最后,应树立全民媒介素养教育的理念。身处媒介化社会,每个人每天都在使用各种各样的媒介工具,每天都被各种形式的媒介信息所包围,没有人能置身事外。在复杂的媒介环境之中,媒介素养不再只是媒体从业人员必须具备的素养,也应是每一位社会公民必须具备的一项素养。与此同时,媒介素养教育不应只面向新闻业、传播业人士,也应面向每一位公民。事实上,发达国家早已设置了媒介素养教育课程,向本国国民尤其是青少年普及媒介素养知识,以增强国民的媒介运用能力。因此,相关研究人员也应该树立起全民媒介素养教育的理念,呼吁政府尽快把媒介素养教育纳入国民素质教育体系,推动全民媒介素养教育运动的开展。

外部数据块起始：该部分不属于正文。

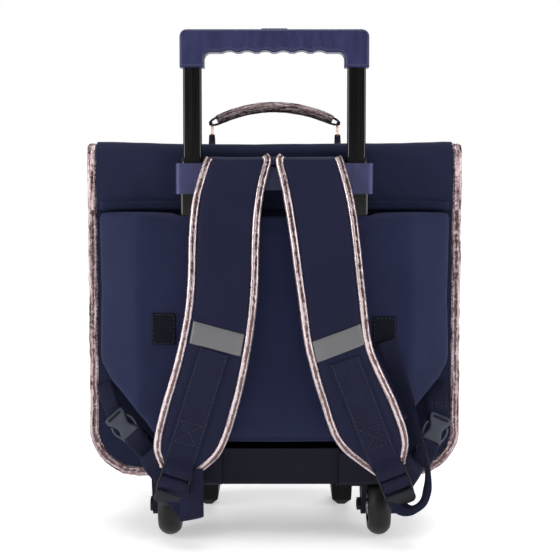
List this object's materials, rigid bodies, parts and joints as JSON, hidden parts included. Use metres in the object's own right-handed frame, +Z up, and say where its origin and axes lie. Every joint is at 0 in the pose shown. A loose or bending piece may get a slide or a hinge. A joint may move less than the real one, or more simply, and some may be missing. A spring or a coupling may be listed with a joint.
{
  "type": "trolley school bag",
  "caption": "School satchel with padded shoulder straps on a two-wheeled telescopic trolley frame, with a flap, press clasps and front feet.",
  "frame": {"origin": "middle of the footprint, on the floor that the wheels and feet stand on", "axes": "+Z up; -Y towards the wearer's back, where the tubes and straps are; +X to the right seen from the strap side"},
  "size_m": [0.41, 0.2702, 0.5535],
  "materials": {
    "navy_fabric": "matt woven polyester",
    "strap_fabric": "brushed padded polyester",
    "rose_binding": "metallic rose-gold coated tape",
    "navy_webbing": "woven webbing",
    "reflective": "grey reflective tape",
    "hook_patch": "hook tape",
    "rose_metal": "rose-gold plated wire",
    "board": "pressed board",
    "navy_plastic": "satin moulded",
    "grey_plastic": "satin moulded",
    "clasp_plastic": "satin moulded",
    "black_plastic": "fine grained",
    "tyre": "solid polyurethane",
    "black_tube": "glossy black with bare edges",
    "steel": "zinc plated"
  },
  "bodies": {
    "bag": {"bag_body": "navy_fabric", "back_board": "board", "bottom_board": "board", "front_pocket": "navy_fabric", "front_binding": "rose_binding", "back_binding": "rose_binding", "flap_yoke": "navy_fabric", "clasp_keepers": "clasp_plastic", "trolley_base": "navy_plastic", "top_bracket": "navy_plastic", "guide_bushings": "black_plastic", "outer_tube_left": "black_tube", "outer_tube_right": "black_tube", "axles": "steel", "axle_nuts": "steel", "axle_spacers": "steel", "front_feet": "black_plastic", "screws": "steel", "back_panel": "navy_fabric", "hook_patches": "hook_patch", "strap_left": "strap_fabric", "strap_right": "strap_fabric", "strap_piping": "rose_binding", "reflective_bands": "reflective", "strap_webbing": "navy_webbing", "strap_anchor": "navy_fabric", "ladder_locks": "navy_plastic", "load_webbing": "navy_webbing", "buckle_plugs": "grey_plastic", "buckle_sockets": "grey_plastic", "anchor_tabs": "navy_fabric", "webbing_tails": "navy_webbing"},
    "middle_stage": {"middle_tube_left": "black_tube", "middle_tube_right": "black_tube", "middle_glides": "black_plastic", "middle_caps": "black_plastic"},
    "handle": {"inner_tube_left": "black_tube", "inner_tube_right": "black_tube", "inner_plugs": "black_plastic", "grip": "navy_plastic", "button_spring": "steel"},
    "release_button": {"release_button": "navy_plastic", "push_rods": "steel"},
    "lock_pins": {"lock_pins": "steel"},
    "flap": {"flap": "navy_fabric", "flap_binding": "rose_binding", "handle_loops": "navy_webbing", "clasp_latch_left": "clasp_plastic", "clasp_latch_right": "clasp_plastic"},
    "carry_handle": {"carry_handle": "rose_binding", "handle_rings": "rose_metal", "handle_ends": "navy_webbing"},
    "clasp_button_left": {"clasp_button_left": "clasp_plastic"},
    "clasp_button_right": {"clasp_button_right": "clasp_plastic"},
    "wheel_left": {"tyre_left": "tyre", "hub_left": "black_plastic", "bearings_left": "steel"},
    "wheel_right": {"tyre_right": "tyre", "hub_right": "black_plastic", "bearings_right": "steel"}
  },
  "joints": [
    {"name": "middle_slide", "type": "slide", "parent": "bag", "child": "middle_stage", "axis": [0, 0, 1], "range_m": [0, 0.24]},
    {"name": "handle_slide", "type": "slide", "parent": "middle_stage", "child": "handle", "axis": [0, 0, 1], "range_m": [-0.096, 0.136]},
    {"name": "button_press", "type": "slide", "parent": "handle", "child": "release_button", "axis": [0, 0, -1], "range_m": [0, 0.0035], "stiffness_N_per_m": 1200, "springref_m": -0.002, "deforming": ["button_spring"]},
    {"name": "pin_retract", "type": "slide", "parent": "handle", "child": "lock_pins", "axis": [0, -1, 0], "range_m": [0, 0.002]},
    {"name": "flap_hinge", "type": "hinge", "parent": "bag", "child": "flap", "pos_m": [0, -0.0583, 0.427], "axis": [1, 0, 0], "range_deg": [0, 90]},
    {"name": "carry_handle_hinge", "type": "hinge", "parent": "flap", "child": "carry_handle", "pos_m": [0, -0.0043, 0.444], "axis": [1, 0, 0], "range_deg": [-75, 75]},
    {"name": "clasp_press_left", "type": "slide", "parent": "flap", "child": "clasp_button_left", "axis": [0, -1, 0], "range_m": [0, 0.0025], "stiffness_N_per_m": 500},
    {"name": "clasp_press_right", "type": "slide", "parent": "flap", "child": "clasp_button_right", "axis": [0, -1, 0], "range_m": [0, 0.0025], "stiffness_N_per_m": 500},
    {"name": "wheel_left_spin", "type": "hinge", "parent": "bag", "child": "wheel_left", "pos_m": [-0.1145, -0.0673, 0.033], "axis": [1, 0, 0], "continuous": true},
    {"name": "wheel_right_spin", "type": "hinge", "parent": "bag", "child": "wheel_right", "pos_m": [0.1145, -0.0673, 0.033], "axis": [1, 0, 0], "continuous": true}
  ],
  "couplings": [
    {"joint": "pin_retract", "follows": "button_press", "ratio": 0.57}
  ]
}
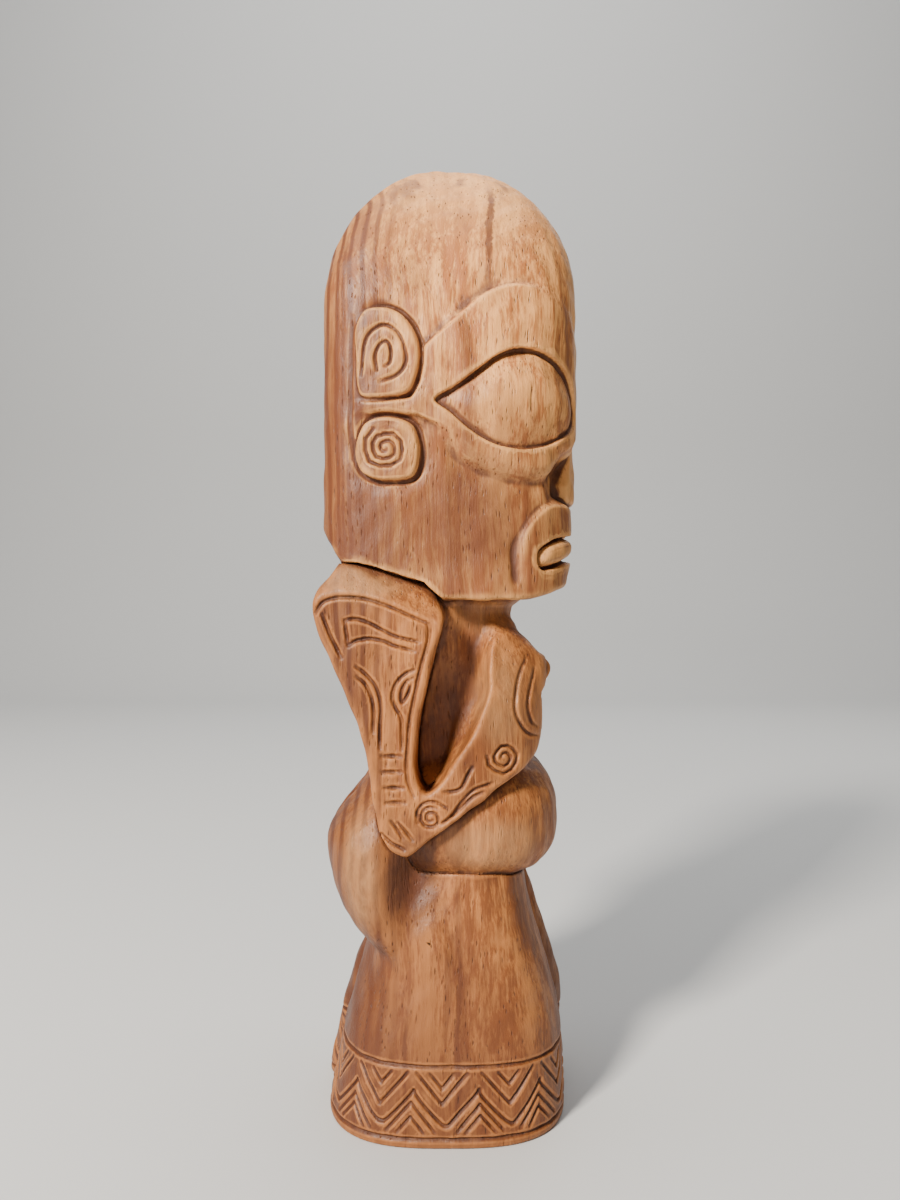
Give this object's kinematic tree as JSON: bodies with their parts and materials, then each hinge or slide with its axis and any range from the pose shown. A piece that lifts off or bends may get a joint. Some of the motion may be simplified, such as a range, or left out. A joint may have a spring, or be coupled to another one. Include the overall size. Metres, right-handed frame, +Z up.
{
  "type": "tiki figure",
  "caption": "Standing carved hardwood tiki figure with a tall domed head, arms folded to the chest, round belly and flared legs with a zigzag hem.",
  "frame": {"origin": "on the ground, under the middle of the figure's bounding box", "axes": "+X the way the figure faces, +Y its left-hand side, +Z up"},
  "size_m": [0.0804, 0.0724, 0.3],
  "materials": {
    "head_wood": "satin oiled hardwood, lighter tan",
    "body_wood": "satin oiled hardwood, redder brown"
  },
  "bodies": {
    "root": {"head": "head_wood", "torso": "body_wood", "right_arm": "body_wood", "left_arm": "body_wood", "belly": "body_wood", "hips": "body_wood", "right_leg": "body_wood", "left_leg": "body_wood"}
  },
  "joints": []
}
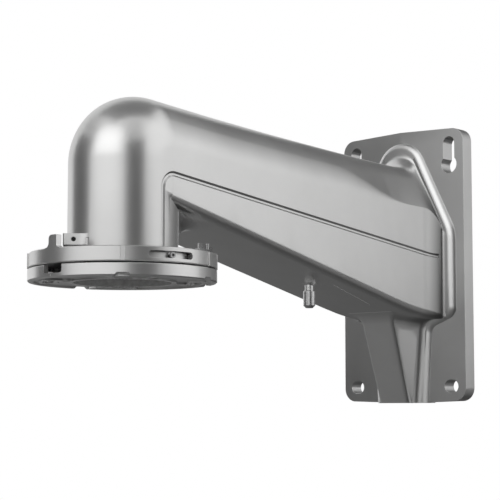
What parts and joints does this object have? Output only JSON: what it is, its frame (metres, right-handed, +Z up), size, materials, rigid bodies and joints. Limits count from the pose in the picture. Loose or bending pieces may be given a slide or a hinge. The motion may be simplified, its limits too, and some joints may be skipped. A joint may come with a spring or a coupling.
{
  "type": "camera wall bracket",
  "caption": "Hollow cast wall arm for a dome camera: a wall plate, a closed arm that bends down, and a bayonet lock ring that holds the camera plate.",
  "frame": {"origin": "middle of the wall plate's back face", "axes": "+Y into the wall, -Y along the arm, +Z up; the plane x = 0 halves the arm and the plate"},
  "size_m": [0.1442, 0.4551, 0.254],
  "materials": {
    "casting_paint": "cast, with a fine metallic grey coat",
    "ring_paint": "cast, with a fine metallic grey coat",
    "plate_paint": "cast, with a fine metallic grey coat",
    "seal_rubber": "matt black",
    "screw_steel": "plain stainless",
    "post_steel": "turned stainless",
    "catch_steel": "pressed sheet steel"
  },
  "bodies": {
    "bracket": {"arm_casting": "casting_paint", "camera_plate": "plate_paint", "seal_ring": "seal_rubber", "guide_screws": "screw_steel", "lock_screw": "screw_steel", "rope_post": "post_steel"},
    "ring": {"lock_ring": "ring_paint", "catch_plate": "catch_steel", "catch_screw": "screw_steel"}
  },
  "joints": [
    {"name": "ring_turn", "type": "hinge", "parent": "bracket", "child": "ring", "pos_m": [0, -0.383, -0.0214], "axis": [0, 0, 1], "range_deg": [-12, 14]}
  ]
}
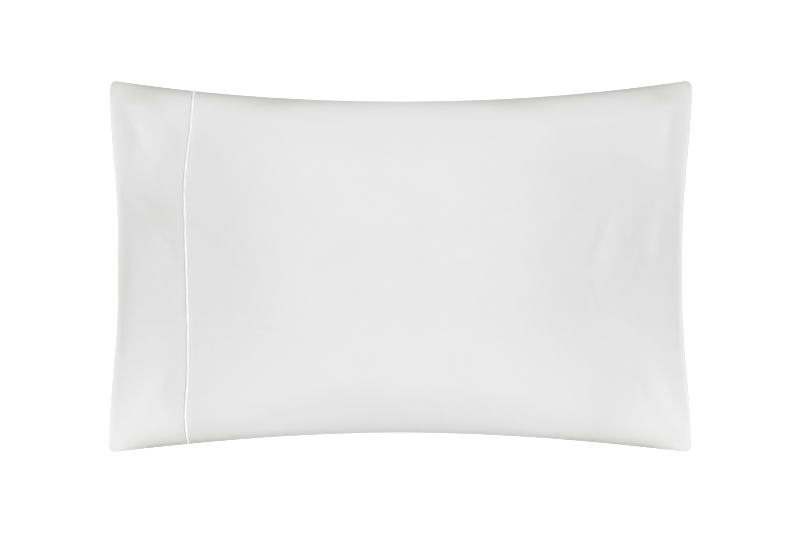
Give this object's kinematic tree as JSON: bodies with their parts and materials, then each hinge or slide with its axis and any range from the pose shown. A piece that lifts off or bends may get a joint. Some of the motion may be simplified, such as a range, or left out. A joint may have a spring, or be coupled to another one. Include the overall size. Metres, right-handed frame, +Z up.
{
  "type": "pillowcase",
  "caption": "Plain white cotton pillowcase with a cord piping along its cuff, filled out by its pillow and lying on its back.",
  "frame": {"origin": "middle of the outline seen from above, on the surface the case lies on", "axes": "+X along the long sides, from the open cuff end to the sewn end; +Y across the case; +Z up, out of the face with the best view of the piping"},
  "size_m": [0.7144, 0.4534, 0.1698],
  "materials": {
    "case_cloth": "smooth white cotton sateen, matt with a faint sheen",
    "piping_cloth": "bright white bias cloth drawn tight over a thin cord"
  },
  "bodies": {
    "root": {"filled_case": "case_cloth", "cuff_band": "case_cloth", "piping": "piping_cloth"}
  },
  "joints": []
}
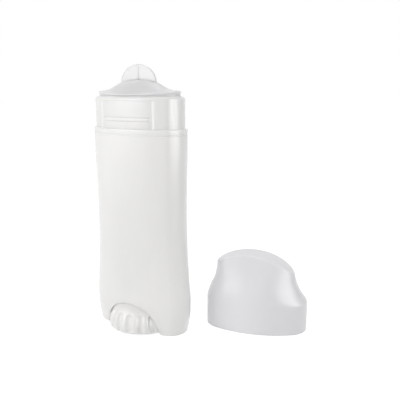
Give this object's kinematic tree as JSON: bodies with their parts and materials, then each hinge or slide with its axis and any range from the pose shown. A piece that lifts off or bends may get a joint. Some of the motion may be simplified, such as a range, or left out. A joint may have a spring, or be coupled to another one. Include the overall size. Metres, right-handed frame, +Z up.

总之,关于媒介素养到底是什么、它究竟应包括哪些能力、它具体起到什么样的作用、应该如何提升公众的媒介素养等问题,国内外众多学者都参与了这些问题的研究和探讨,涉及许多学科领域,如新闻传播学、政治学、教育学等,并且已经取得了许多阶段性成果。理论界对媒介素养理论的多维度研究表明,媒介素养理论具有综合性特点,它已经超出了新闻传播学这一学科本身,而成为多种学科共同关注的课题。但相较于人文社会科学其他热门研究课题,以及社会对媒介素养的现实需要,该方面的受重视程度还稍显不足。另外,虽然学者们就公众媒介素养教育提出了一些实践路径,但是真正的实践效果还有待于进一步研究和思考。尤其是在当今网络媒体、手机媒体、数字电视等新媒介迅速发展的时代,个体具备了“传者”与“受者”双重身份,媒介信息也越来越碎片化,人们可能无法依赖某一则媒介信息或某一家媒介机构就知晓新闻事件的全貌。这就需要个体提高对媒介信息的获取、辨别、传播等能力,做到“兼听则明”,才不致于在信息海洋之中迷失方向。因此,现实迫切需要我们将媒介素养教育纳入到国民教育体系之中,更好地融合并贯穿于教育的全过程。这无论是对于个体媒介素养的提升,还是媒介环境的优化都具有重要意义。